5. Examine and describe the shape of an individual taste bud, explaining where exactly they are found in the context of the papilla.

6. How many taste cells are typically found on a single taste bud?

7. The electrical changes in the taste cells that prompt signals to the brain are based on the varying concentrations of __________________________.

8. What is the role of neurotransmitters in taste cells?

9. Explain the role of ion channels in the perceptions of salty and sour tastes.

10. What is gustducin and why is this so important to the author’s article?

11. Are individual taste c3ells oriented to specific taste stimuli? Explain

12. In the case of acids what specific chemical causes depolarization? Which type of taste is this phenomenon associated with?

13. What is a gustatorial neuron? Explain the role of this microscopic structure.

14. The author’s conclusion is that things that taste alone evoke similar patterns of activity across groups of taste neurons. In your own words how the sense/brain connection perceives taste within the context of neurons.

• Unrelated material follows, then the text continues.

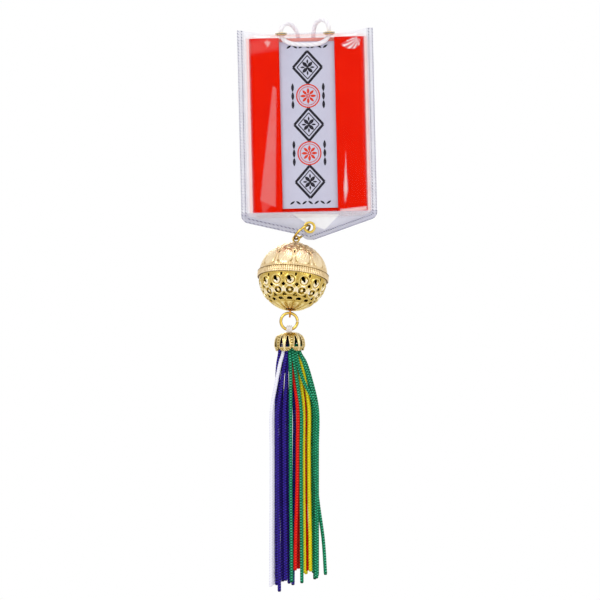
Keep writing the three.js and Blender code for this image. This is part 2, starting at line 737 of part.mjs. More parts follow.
function makeThreadAndBinding() {
  const clear = lowerRingWire / 2 + threadPlay + threadDiameter / 2;
  const foot = capHole - threadDiameter / 2 - gap;
  const low = bindingTop + gap;
  const side = (sign) => [
    [tasselX, tasselY + sign * foot, low],
    [tasselX, tasselY + sign * foot, capTop],
    [tasselX, tasselY + sign * clear * threadSideShare, ringFootZ - clear * threadWrapShare],
    [tasselX, tasselY + sign * clear * threadSideShare, ringFootZ + clear * threadWrapShare],
  ];
  const route = [...side(-1), [tasselX, tasselY, ringFootZ + clear], ...side(1).reverse()];
  const binding = turned([
    [0, bindingTop],
    [0, bindingTop - bindingHeight],
    [capRadius * bindingLowShare, bindingTop - bindingHeight],
    [capRadius * bindingTopShare, bindingTop],
  ], ringSegments);
  const wound = mesh('tassel_binding', binding, 'whiteCord');
  wound.position.set(tasselX, tasselY, 0);
  const thread = tube(route, threadDiameter, threadSides, threadSteps);
  return [mesh('tassel_thread', thread, 'whiteCord'), wound];
}

// Colour, then [column, layer] under the cap and [column, layer] lower down, with columns from left to
// right and layers from front to back, then the length as a share of the strands' length, how many
// columns the strand drifts on its way down, and how late it opens.
const strands = [
  ['purple', [-6, 0.1], [-4.5, 1.2], 1.03, 0.1, 0.7],
  ['white', [-4, 0], [-5.8, 0], 1.034, -0.15, 0.7],
  ['purple', [-2, 0], [-4.15, 0], 1.056, 0.45, 0.7],
  ['green', [0, 0], [-0.75, 0], 1.018, 0.25, 0.7],
  ['green', [2, 0], [2, 0], 1.022, 0.2, 1.1],
  ['green', [4, 0], [6.05, 0], 1.003, 0, 1.5],
  ['green', [6, 0.2], [5.6, 0.75], 0.99, 2.8, 0.85],
  ['white', [-5, 1], [-5.1, 2], 1.03, -0.2, 0.7],
  ['purple', [-3, 1], [-3.3, 1], 1.014, 0.5, 0.7],
  ['purple', [-1, 1], [-2.4, 0], 1.01, 0.35, 0.7],
  ['scarlet', [1, 1], [1.05, 0], 0.967, -0.6, 1.4],
  ['yellow', [3, 1], [2.6, 1], 0.98, 0.25, 0.7],
  ['yellow', [5, 1], [4.1, 1], 0.975, 0.35, 0.85],
  ['purple', [-2, 2], [-1.55, 2], 1.026, 0.4, 0.7],
  ['white', [-4, 2], [-2.95, 2], 1.018, 0, 0.7],
  ['purple', [0, 2], [0.2, 1], 1.031, -0.35, 0.7],
  ['green', [4, 2], [4.95, 2], 0.983, 0.3, 0.7],
  ['scarlet', [2, 2], [3, 2], 0.972, 0.6, 0.7],
  ['green', [6, 2], [6.25, 2], 0.996, 0, 0.7],
  ['purple', [-3, 3], [-4.4, 3], 1.006, 0, 0.7],
  ['scarlet', [-1, 3], [1.25, 3], 0.965, 0.05, 0.7],
  ['white', [1, 3], [2.2, 3], 1.01, 0, 0.7],
  ['yellow', [3, 3], [3.3, 3], 0.989, 0, 0.7],
  ['green', [5, 3], [5.6, 3], 1.012, 0, 0.7],
];
const strandShares = [0, 0.035, 0.08, 0.16, 0.28, 0.45, 0.65, 0.85, 1];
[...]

15. How did the diuretic drug amiloride provide insight to the function of neuron groups and how the body discriminates different chemicals.

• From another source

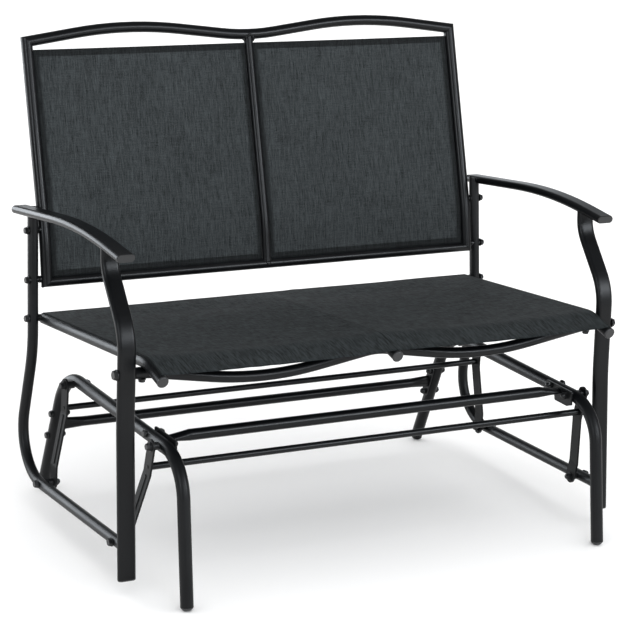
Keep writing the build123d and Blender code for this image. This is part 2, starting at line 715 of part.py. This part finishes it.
# ---- names and files ----------------------------------------------------------
pieces = {
    "base_frame_left": base_frame_left, "base_frame_right": base_frame_right,
    "foot_caps": foot_caps, "front_crossbar": front_crossbar, "rear_crossbar": rear_crossbar,
    "saddle_plate_left": saddle_plate_left, "saddle_plate_right": saddle_plate_right,
    "rear_bar_plates": rear_bar_plates, "saddle_bolts": saddle_bolts, "saddle_nuts": saddle_nuts,
    "rear_leg_bolts": rear_leg_bolts, "rear_leg_nuts": rear_leg_nuts,
    "top_pivot_bolts": top_pivot_bolts, "top_pivot_nuts": top_pivot_nuts,
    "top_spacers": top_spacers, "top_washers": top_washers,
    "front_link_left": front_link_left, "front_link_right": front_link_right,
    "rear_link_left": rear_link_left, "rear_link_right": rear_link_right,
    "front_tie_rod": front_tie_rod, "rear_tie_rod": rear_tie_rod,
    "armrest_left": armrest_left, "armrest_right": armrest_right, "arm_plugs": arm_plugs,
    "front_leg_left": front_leg_left, "front_leg_right": front_leg_right, "leg_plugs": leg_plugs,
    "side_frame_left": side_frame_left, "side_frame_right": side_frame_right,
    "low_pivot_bolts": low_pivot_bolts, "low_pivot_nuts": low_pivot_nuts, "low_spacers": low_spacers,
    "seat_rail_left": seat_rail_left, "seat_rail_right": seat_rail_right,
    "seat_rail_centre": seat_rail_centre,
    "rail_caps_front": rail_caps_front, "rail_caps_rear": rail_caps_rear,
    "front_cross_tube": front_cross_tube, "cross_tube_plugs": cross_tube_plugs,
    "front_leg_bolts": front_leg_bolts, "rail_bolts": rail_bolts, "rail_washers": rail_washers,
    "rear_cross_tube": rear_cross_tube, "seat_sling": seat_sling, "seat_sling_rods": seat_sling_rods,
    "back_rail_left": back_rail_left, "back_rail_right": back_rail_right,
    "back_top_rail": back_top_rail, "back_bottom_rail": back_bottom_rail, "back_post": back_post,
    "back_sling_left": back_sling_left, "back_sling_right": back_sling_right,
    "back_sling_rods": back_sling_rods, "rear_side_bolts": rear_side_bolts,
    "rear_side_spacers": rear_side_spacers,
}
for name, piece in pieces.items():
    piece.part.label = name
    export_step(piece.part, "parts/" + name + ".step")

boxes = [piece.part.bounding_box() for piece in pieces.values()]
print("y from", round(min(b.min.Y for b in boxes), 2), "to", round(max(b.max.Y for b in boxes), 2))
print("z from", round(min(b.min.Z for b in boxes), 2), "to", round(max(b.max.Z for b in boxes), 2))
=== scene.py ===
import json
import math
import bpy
import bmesh
from mathutils import Matrix, Vector, noise


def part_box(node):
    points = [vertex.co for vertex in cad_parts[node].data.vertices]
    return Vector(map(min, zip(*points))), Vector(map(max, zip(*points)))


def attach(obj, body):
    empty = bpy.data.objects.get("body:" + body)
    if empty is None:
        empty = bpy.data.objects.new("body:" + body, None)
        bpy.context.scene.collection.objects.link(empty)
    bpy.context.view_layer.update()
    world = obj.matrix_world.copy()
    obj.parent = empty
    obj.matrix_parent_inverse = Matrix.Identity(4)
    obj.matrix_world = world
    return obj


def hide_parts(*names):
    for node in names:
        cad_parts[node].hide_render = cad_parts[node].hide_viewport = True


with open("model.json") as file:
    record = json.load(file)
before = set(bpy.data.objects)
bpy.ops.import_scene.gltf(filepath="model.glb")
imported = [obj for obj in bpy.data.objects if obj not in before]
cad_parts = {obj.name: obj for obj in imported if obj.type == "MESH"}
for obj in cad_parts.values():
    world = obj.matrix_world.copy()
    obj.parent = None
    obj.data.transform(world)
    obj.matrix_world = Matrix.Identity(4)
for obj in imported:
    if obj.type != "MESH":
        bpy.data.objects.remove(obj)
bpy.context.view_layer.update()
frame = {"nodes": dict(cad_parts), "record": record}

nodes = frame["nodes"]


# ---- node helpers -------------------------------------------------------------
def material(name):
    mat = bpy.data.materials.new(name)
    mat.use_nodes = True
    return mat, mat.node_tree, mat.node_tree.nodes["Principled BSDF"]


def node(tree, kind, **values):
    made = tree.nodes.new(kind)
    for key, value in values.items():
        setattr(made, key, value)
    return made


def scaled(tree, source, scale):
    m = node(tree, "ShaderNodeMapping")
    m.inputs["Scale"].default_value = scale
    tree.links.new(source, m.inputs["Vector"])
    return m.outputs["Vector"]


def noise_tex(tree, vector, scale, detail=3.0, rough=0.5):
    n = node(tree, "ShaderNodeTexNoise")
    n.inputs["Scale"].default_value = scale
    n.inputs["Detail"].default_value = detail
    n.inputs["Roughness"].default_value = rough
    tree.links.new(vector, n.inputs["Vector"])
    return n.outputs["Fac"]


def remap(tree, source, a, b, c, d):
    m = node(tree, "ShaderNodeMapRange")
    for key, value in zip(("From Min", "From Max", "To Min", "To Max"), (a, b, c, d)):
        m.inputs[key].default_value = value
    tree.links.new(source, m.inputs["Value"])
    return m.outputs["Result"]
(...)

16. What portion of the brain responds to the perception of foods or plants that might be harmful to us? How might this be an “adaptive” trait in the context of survival?

17. Following the reading of this article address why the traditional “taste maps” seen in the textbooks needs to be revised. What you would report to a fellow student who did not read this article that sweet sensations are not always found on the tip of the tongue or the taste of bitter at the back of the tongue.